----- SUPPLIED RECORDS
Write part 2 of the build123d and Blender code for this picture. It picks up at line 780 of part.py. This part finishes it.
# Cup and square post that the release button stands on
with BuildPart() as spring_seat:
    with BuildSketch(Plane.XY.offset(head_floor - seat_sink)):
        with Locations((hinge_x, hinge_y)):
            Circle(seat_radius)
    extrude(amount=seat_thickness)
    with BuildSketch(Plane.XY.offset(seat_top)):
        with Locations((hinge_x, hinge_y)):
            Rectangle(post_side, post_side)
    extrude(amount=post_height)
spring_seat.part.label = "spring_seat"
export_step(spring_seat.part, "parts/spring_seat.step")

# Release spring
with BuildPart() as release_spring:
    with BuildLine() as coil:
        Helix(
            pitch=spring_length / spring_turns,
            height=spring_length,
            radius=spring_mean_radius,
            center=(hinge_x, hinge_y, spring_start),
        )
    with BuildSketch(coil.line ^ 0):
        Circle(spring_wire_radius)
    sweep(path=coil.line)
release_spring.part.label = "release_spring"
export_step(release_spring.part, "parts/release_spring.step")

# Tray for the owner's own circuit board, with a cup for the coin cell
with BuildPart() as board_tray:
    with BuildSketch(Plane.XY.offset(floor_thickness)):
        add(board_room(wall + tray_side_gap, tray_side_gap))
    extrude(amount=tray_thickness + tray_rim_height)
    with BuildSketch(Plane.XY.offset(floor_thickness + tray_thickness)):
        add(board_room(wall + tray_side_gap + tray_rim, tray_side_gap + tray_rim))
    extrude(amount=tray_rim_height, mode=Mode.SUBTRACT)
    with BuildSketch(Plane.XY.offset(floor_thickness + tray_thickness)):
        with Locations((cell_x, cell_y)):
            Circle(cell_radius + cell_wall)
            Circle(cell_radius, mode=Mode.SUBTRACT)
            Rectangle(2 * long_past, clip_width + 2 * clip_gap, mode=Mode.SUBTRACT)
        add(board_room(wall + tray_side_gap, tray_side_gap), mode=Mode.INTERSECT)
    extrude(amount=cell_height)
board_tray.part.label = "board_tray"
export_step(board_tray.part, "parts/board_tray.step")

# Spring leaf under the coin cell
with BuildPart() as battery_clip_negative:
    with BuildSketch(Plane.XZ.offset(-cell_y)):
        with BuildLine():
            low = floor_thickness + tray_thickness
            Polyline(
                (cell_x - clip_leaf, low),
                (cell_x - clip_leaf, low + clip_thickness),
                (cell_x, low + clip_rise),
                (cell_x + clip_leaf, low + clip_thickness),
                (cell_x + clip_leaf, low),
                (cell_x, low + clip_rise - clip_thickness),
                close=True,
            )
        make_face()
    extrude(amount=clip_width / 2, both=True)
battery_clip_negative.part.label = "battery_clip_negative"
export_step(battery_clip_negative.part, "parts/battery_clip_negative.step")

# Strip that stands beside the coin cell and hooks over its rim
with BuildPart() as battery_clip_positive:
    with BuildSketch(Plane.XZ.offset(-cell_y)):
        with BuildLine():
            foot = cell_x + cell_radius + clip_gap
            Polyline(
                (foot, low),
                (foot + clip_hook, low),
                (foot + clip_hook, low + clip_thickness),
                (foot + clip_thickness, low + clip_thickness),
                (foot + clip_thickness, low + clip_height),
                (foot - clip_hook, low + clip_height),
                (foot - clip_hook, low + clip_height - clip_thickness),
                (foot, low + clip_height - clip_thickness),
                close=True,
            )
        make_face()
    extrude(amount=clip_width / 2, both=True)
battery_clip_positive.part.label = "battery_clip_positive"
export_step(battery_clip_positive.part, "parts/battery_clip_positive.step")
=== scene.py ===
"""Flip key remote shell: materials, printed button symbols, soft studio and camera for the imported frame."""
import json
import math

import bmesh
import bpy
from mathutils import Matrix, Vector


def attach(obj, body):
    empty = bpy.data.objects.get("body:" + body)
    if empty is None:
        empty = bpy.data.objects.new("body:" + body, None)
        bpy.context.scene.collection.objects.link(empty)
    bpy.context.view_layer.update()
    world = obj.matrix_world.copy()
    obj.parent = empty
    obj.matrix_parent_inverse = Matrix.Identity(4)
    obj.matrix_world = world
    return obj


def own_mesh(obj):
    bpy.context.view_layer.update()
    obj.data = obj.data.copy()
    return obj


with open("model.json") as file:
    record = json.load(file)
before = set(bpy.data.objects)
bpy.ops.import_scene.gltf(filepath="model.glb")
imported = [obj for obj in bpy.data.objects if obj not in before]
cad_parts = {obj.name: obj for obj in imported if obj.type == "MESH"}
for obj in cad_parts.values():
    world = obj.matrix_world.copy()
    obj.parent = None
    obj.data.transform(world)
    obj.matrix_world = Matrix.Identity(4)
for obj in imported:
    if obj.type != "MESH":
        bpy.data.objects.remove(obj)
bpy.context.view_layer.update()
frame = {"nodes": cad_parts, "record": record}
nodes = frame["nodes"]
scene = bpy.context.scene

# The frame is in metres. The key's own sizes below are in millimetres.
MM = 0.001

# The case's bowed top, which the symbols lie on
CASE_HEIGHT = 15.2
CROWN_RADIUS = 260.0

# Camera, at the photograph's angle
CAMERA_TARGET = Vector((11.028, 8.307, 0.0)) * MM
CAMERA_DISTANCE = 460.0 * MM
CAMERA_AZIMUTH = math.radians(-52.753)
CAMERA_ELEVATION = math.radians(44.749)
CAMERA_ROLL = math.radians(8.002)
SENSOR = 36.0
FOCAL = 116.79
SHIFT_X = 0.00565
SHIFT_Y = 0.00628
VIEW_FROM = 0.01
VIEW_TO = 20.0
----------
----- SUPPLIED RECORDS
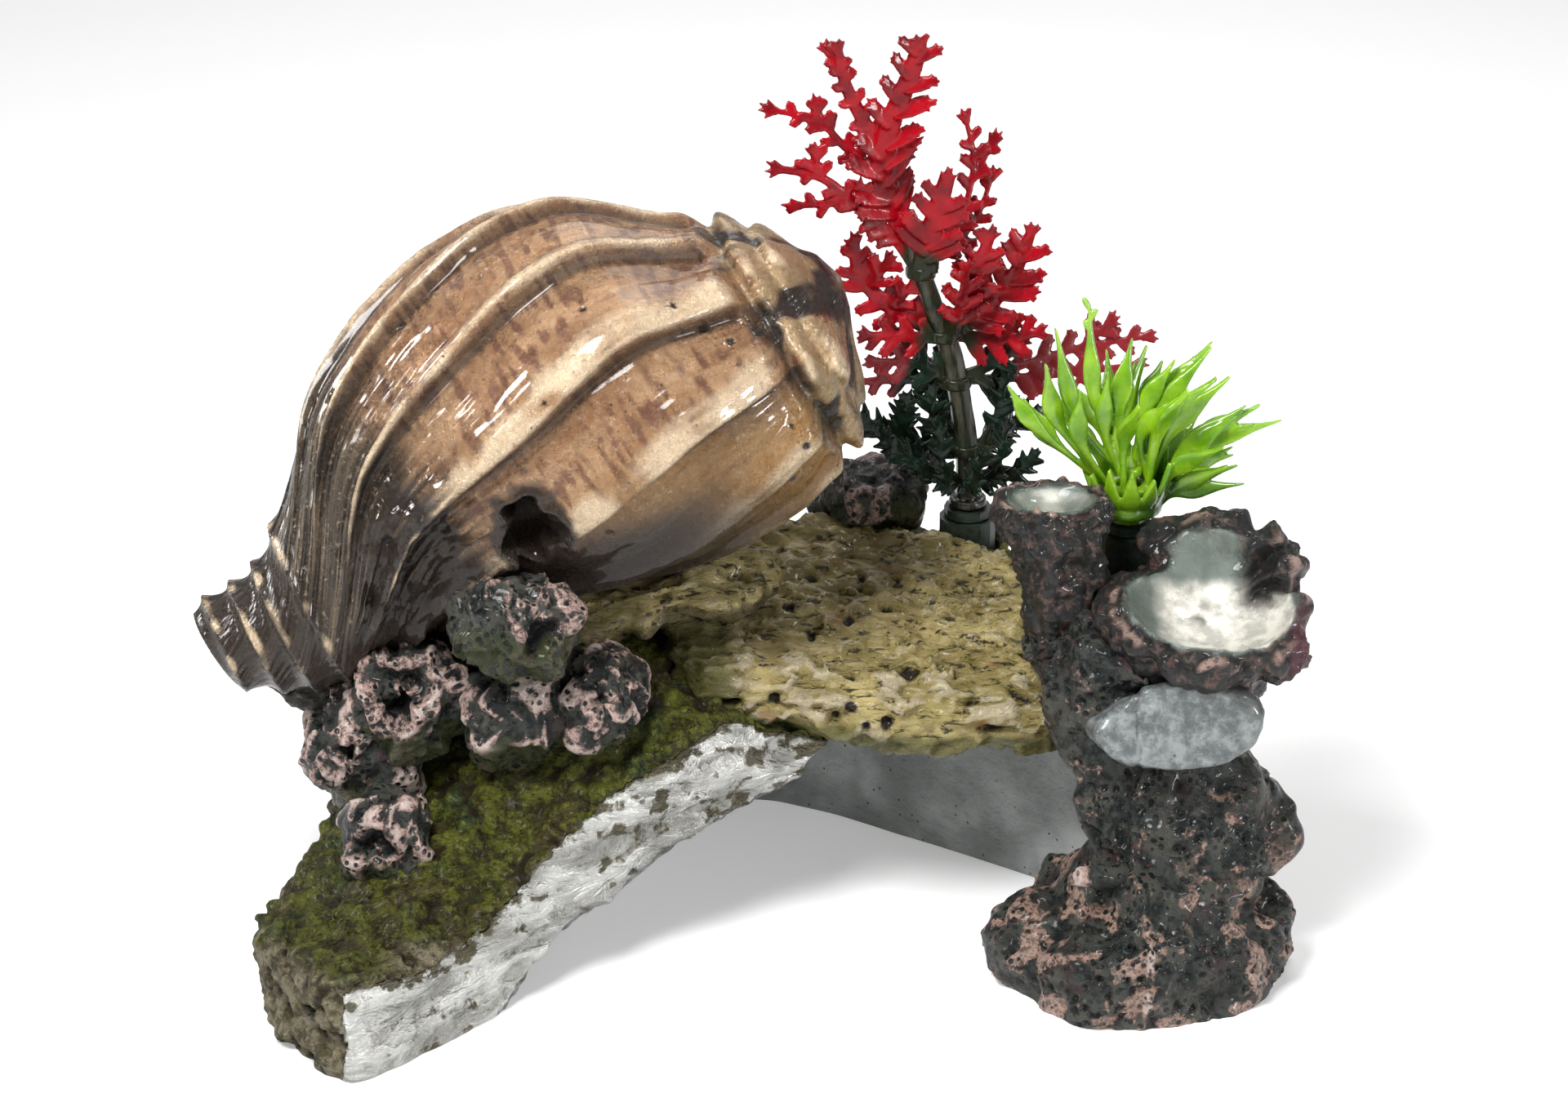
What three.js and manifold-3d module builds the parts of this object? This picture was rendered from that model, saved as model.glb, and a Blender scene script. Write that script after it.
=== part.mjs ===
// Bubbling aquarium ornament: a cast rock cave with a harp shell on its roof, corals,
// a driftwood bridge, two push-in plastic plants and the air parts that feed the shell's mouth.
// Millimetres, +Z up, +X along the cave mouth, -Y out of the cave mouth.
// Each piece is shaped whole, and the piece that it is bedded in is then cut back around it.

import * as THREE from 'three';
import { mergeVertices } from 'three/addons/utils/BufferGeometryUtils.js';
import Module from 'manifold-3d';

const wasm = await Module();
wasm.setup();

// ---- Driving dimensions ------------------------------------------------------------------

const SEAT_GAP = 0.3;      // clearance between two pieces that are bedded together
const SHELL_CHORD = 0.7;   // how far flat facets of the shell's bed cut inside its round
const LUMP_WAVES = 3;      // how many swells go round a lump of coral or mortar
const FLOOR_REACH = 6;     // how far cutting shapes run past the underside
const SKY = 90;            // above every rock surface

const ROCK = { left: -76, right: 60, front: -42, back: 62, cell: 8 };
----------
• SHORT PROBLEM:
From the records above, give again exactly the lines running from the line with "# Strip that" to the line with "record = json.load(file)", inclusive.

• CORRECT OUTPUT:
# Strip that stands beside the coin cell and hooks over its rim
with BuildPart() as battery_clip_positive:
    with BuildSketch(Plane.XZ.offset(-cell_y)):
        with BuildLine():
            foot = cell_x + cell_radius + clip_gap
            Polyline(
                (foot, low),
                (foot + clip_hook, low),
                (foot + clip_hook, low + clip_thickness),
                (foot + clip_thickness, low + clip_thickness),
                (foot + clip_thickness, low + clip_height),
                (foot - clip_hook, low + clip_height),
                (foot - clip_hook, low + clip_height - clip_thickness),
                (foot, low + clip_height - clip_thickness),
                close=True,
            )
        make_face()
    extrude(amount=clip_width / 2, both=True)
battery_clip_positive.part.label = "battery_clip_positive"
export_step(battery_clip_positive.part, "parts/battery_clip_positive.step")
=== scene.py ===
"""Flip key remote shell: materials, printed button symbols, soft studio and camera for the imported frame."""
import json
import math

import bmesh
import bpy
from mathutils import Matrix, Vector


def attach(obj, body):
    empty = bpy.data.objects.get("body:" + body)
    if empty is None:
        empty = bpy.data.objects.new("body:" + body, None)
        bpy.context.scene.collection.objects.link(empty)
    bpy.context.view_layer.update()
    world = obj.matrix_world.copy()
    obj.parent = empty
    obj.matrix_parent_inverse = Matrix.Identity(4)
    obj.matrix_world = world
    return obj


def own_mesh(obj):
    bpy.context.view_layer.update()
    obj.data = obj.data.copy()
    return obj


with open("model.json") as file:
    record = json.load(file)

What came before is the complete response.